I find these two to be the most "obviously true" equivalents to the axiom of choice:

  1. Empty cartesian products: The axiom of choice is equivalent to the assumption that every cartesian product of non-empty sets is non-empty. So if the axiom of choice is false there is a collection of nonempty sets whose cartesian product is empty. (This condition is sometimes the defintion of the axiom of choice, though.)
  2. Cardinal trichotomy: The axiom of choice is equivalent to the assumption that for any two sets $A$ and $B$, either there exists and injective map from $A$ into $B$ or there exists an injective map from $B$ into $A.$ In other words, without the axiom of choice, certain pairs of sets are incomparable with regard to cardinality.

It is also surprising that some even more innocuous and obviously true statements require some weak form of choice to prove:

  1. A countable union of finite (or countable) sets is countable (requires countable choice).
  2. Any set which is not finite (i.e. not equipotent to a natural number) has a countably infinite subset (requires countable choice)

Others have mentioned that the axiom of choice gives us a lot of things we like. I would also add that it makes the cardinalities of infinite sets into a nice orderly hierarchy (The only problem is that it's impossible to figure out where cardinalities go in that hierarchy... it's consistent with ZFC that the cardinality of the reals could be pretty much anywhere.)

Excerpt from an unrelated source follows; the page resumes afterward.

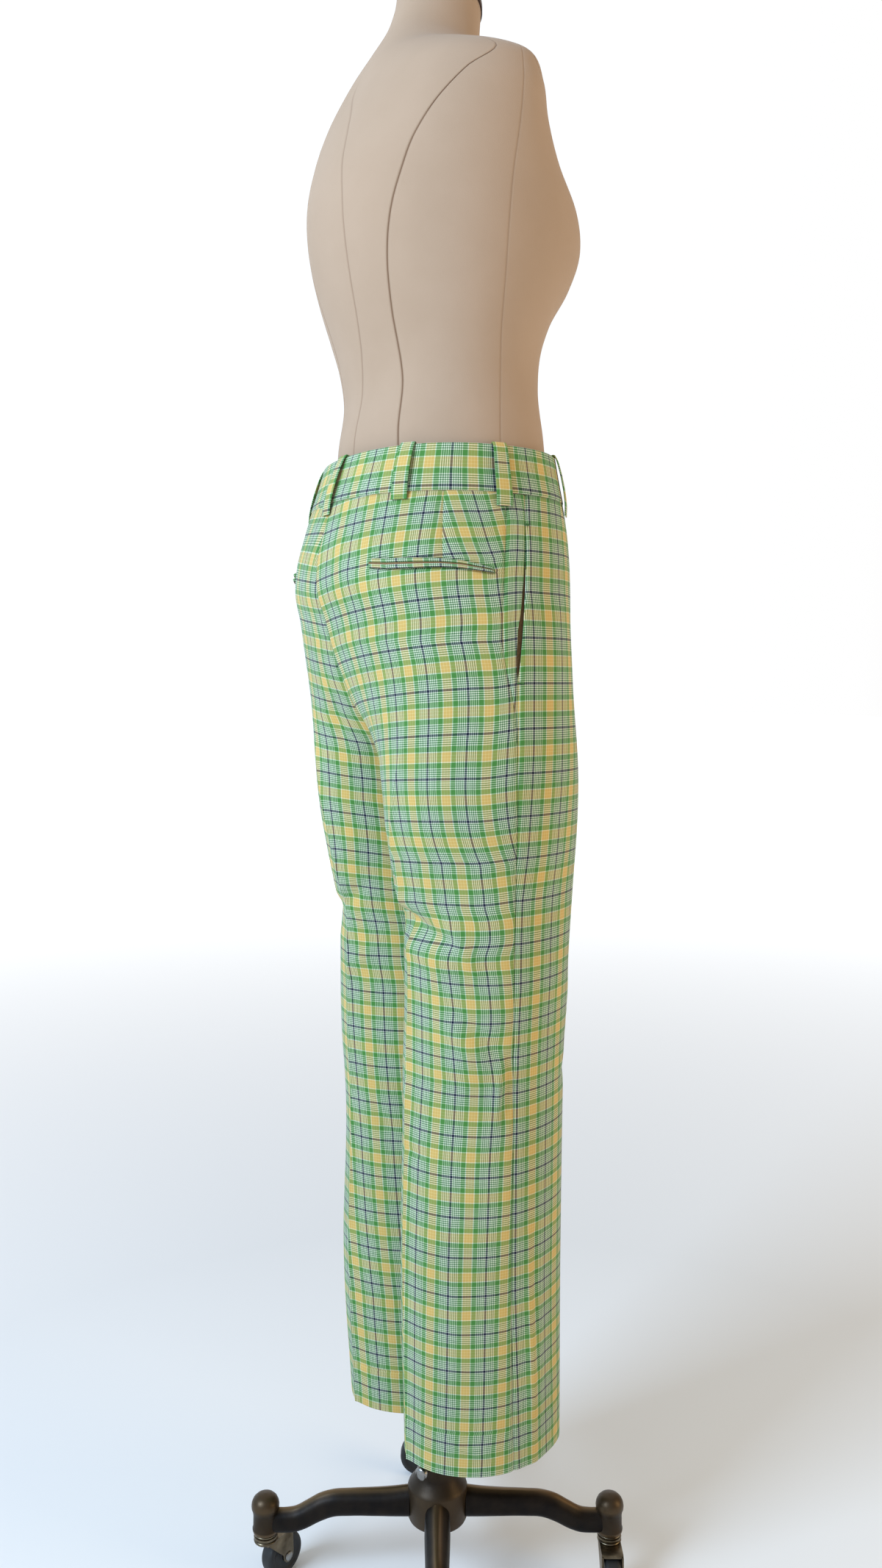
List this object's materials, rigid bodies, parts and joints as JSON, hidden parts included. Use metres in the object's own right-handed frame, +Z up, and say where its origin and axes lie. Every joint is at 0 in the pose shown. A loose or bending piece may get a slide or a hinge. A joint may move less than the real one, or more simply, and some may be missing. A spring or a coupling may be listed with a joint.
{
  "type": "tailored trousers on a dress form with a castered stand",
  "caption": "High-waisted straight-leg plaid trousers with belt loops and welt pockets, worn on a padded dress form on a cast stand with casters.",
  "frame": {"origin": "on the floor, on the axis of the stand's pole", "axes": "+Z up along the pole; the form and the trousers face -Y, so the wearer's left side is +X"},
  "size_m": [0.4044, 0.3718, 1.7691],
  "materials": {
    "plaid_cotton": "matte",
    "pocketing": "matte",
    "button": "gloss",
    "ecru_jersey": "matte",
    "neck_cap": "satin",
    "dark_iron": "satin",
    "steel": "satin",
    "nickel": "satin",
    "rubber": "matte"
  },
  "bodies": {
    "base": {"base_hub": "dark_iron", "base_leg_0": "dark_iron", "base_leg_1": "dark_iron", "base_leg_2": "dark_iron", "base_leg_3": "dark_iron", "height_lock_screw": "steel"},
    "pole": {"pole": "steel"},
    "form": {"dress_form": "ecru_jersey", "neck_cap": "neck_cap", "front_panel_right": "plaid_cotton", "front_panel_left": "plaid_cotton", "back_panel_right": "plaid_cotton", "back_panel_left": "plaid_cotton", "waistband": "plaid_cotton", "waistband_tab": "plaid_cotton", "fly_flap": "plaid_cotton", "belt_loop_front_right": "plaid_cotton", "belt_loop_front_left": "plaid_cotton", "belt_loop_side_right": "plaid_cotton", "belt_loop_side_left": "plaid_cotton", "belt_loop_back_right": "plaid_cotton", "belt_loop_back_left": "plaid_cotton", "belt_loop_centre_back": "plaid_cotton", "back_pocket_welt_right": "plaid_cotton", "back_pocket_welt_left": "plaid_cotton", "side_pocket_facing_right": "pocketing", "side_pocket_facing_left": "pocketing", "waist_button": "button"},
    "fork_0": {"caster_fork_0": "nickel"},
    "fork_1": {"caster_fork_1": "nickel"},
    "fork_2": {"caster_fork_2": "nickel"},
    "fork_3": {"caster_fork_3": "nickel"},
    "wheel_0": {"caster_wheel_0": "rubber"},
    "wheel_1": {"caster_wheel_1": "rubber"},
    "wheel_2": {"caster_wheel_2": "rubber"},
    "wheel_3": {"caster_wheel_3": "rubber"}
  },
  "joints": [
    {"name": "pole_height", "type": "slide", "parent": "base", "child": "pole", "axis": [0, 0, 1], "range_m": [-0.02, 0.05]},
    {"name": "form_turn", "type": "hinge", "parent": "pole", "child": "form", "pos_m": [0, 0, 1.04], "axis": [0, 0, 1], "continuous": true},
    {"name": "caster_swivel_0", "type": "hinge", "parent": "base", "child": "fork_0", "pos_m": [-0.17113, 0.0988, 0.0635], "axis": [0, 0, 1], "continuous": true},
    {"name": "caster_swivel_1", "type": "hinge", "parent": "base", "child": "fork_1", "pos_m": [-0.0988, -0.17113, 0.0635], "axis": [0, 0, 1], "continuous": true},
    {"name": "caster_swivel_2", "type": "hinge", "parent": "base", "child": "fork_2", "pos_m": [0.17113, -0.0988, 0.0635], "axis": [0, 0, 1], "continuous": true},
    {"name": "caster_swivel_3", "type": "hinge", "parent": "base", "child": "fork_3", "pos_m": [0.0988, 0.17113, 0.0635], "axis": [0, 0, 1], "continuous": true},
    {"name": "wheel_roll_0", "type": "hinge", "parent": "fork_0", "child": "wheel_0", "pos_m": [-0.18313, 0.07802, 0.025], "axis": [0.866, -0.5, 0], "continuous": true},
    {"name": "wheel_roll_1", "type": "hinge", "parent": "fork_1", "child": "wheel_1", "pos_m": [-0.11958, -0.15913, 0.025], "axis": [-0.5, -0.866, 0], "continuous": true},
    {"name": "wheel_roll_2", "type": "hinge", "parent": "fork_2", "child": "wheel_2", "pos_m": [0.18313, -0.07802, 0.025], "axis": [-0.866, 0.5, 0], "continuous": true},
    {"name": "wheel_roll_3", "type": "hinge", "parent": "fork_3", "child": "wheel_3", "pos_m": [0.10701, 0.14858, 0.025], "axis": [0.9397, 0.342, 0], "continuous": true}
  ]
}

You are free to not assume the axiom of choice, but if you want to "assume the contrary" you must state what you are assuming. If you work without assuming the axiom of choice but without any replacement (i.e. in ZF), the world of infinite sets is kind of a difficult-to-navigate mess (whereas as I mentioned before, the axiom of choice gives it a nice structure). Just assuming the bare negation, you know for instance that some sets are incomparable but have no idea which ones. So it's more fruitful to replace the axiom of choice with a positive assertion that gives some information about the nature of sets that exist. The most popular "anti-choice axiom" is the axiom of determinacy.


Well, I don't know a ton on this subject. But without the Axiom of Choice, a number of commonly used mathematical theorems can no longer be proven - for example:

-Tychonoff's Theorem - which states that under the product topology, any product of compact spaces is compact.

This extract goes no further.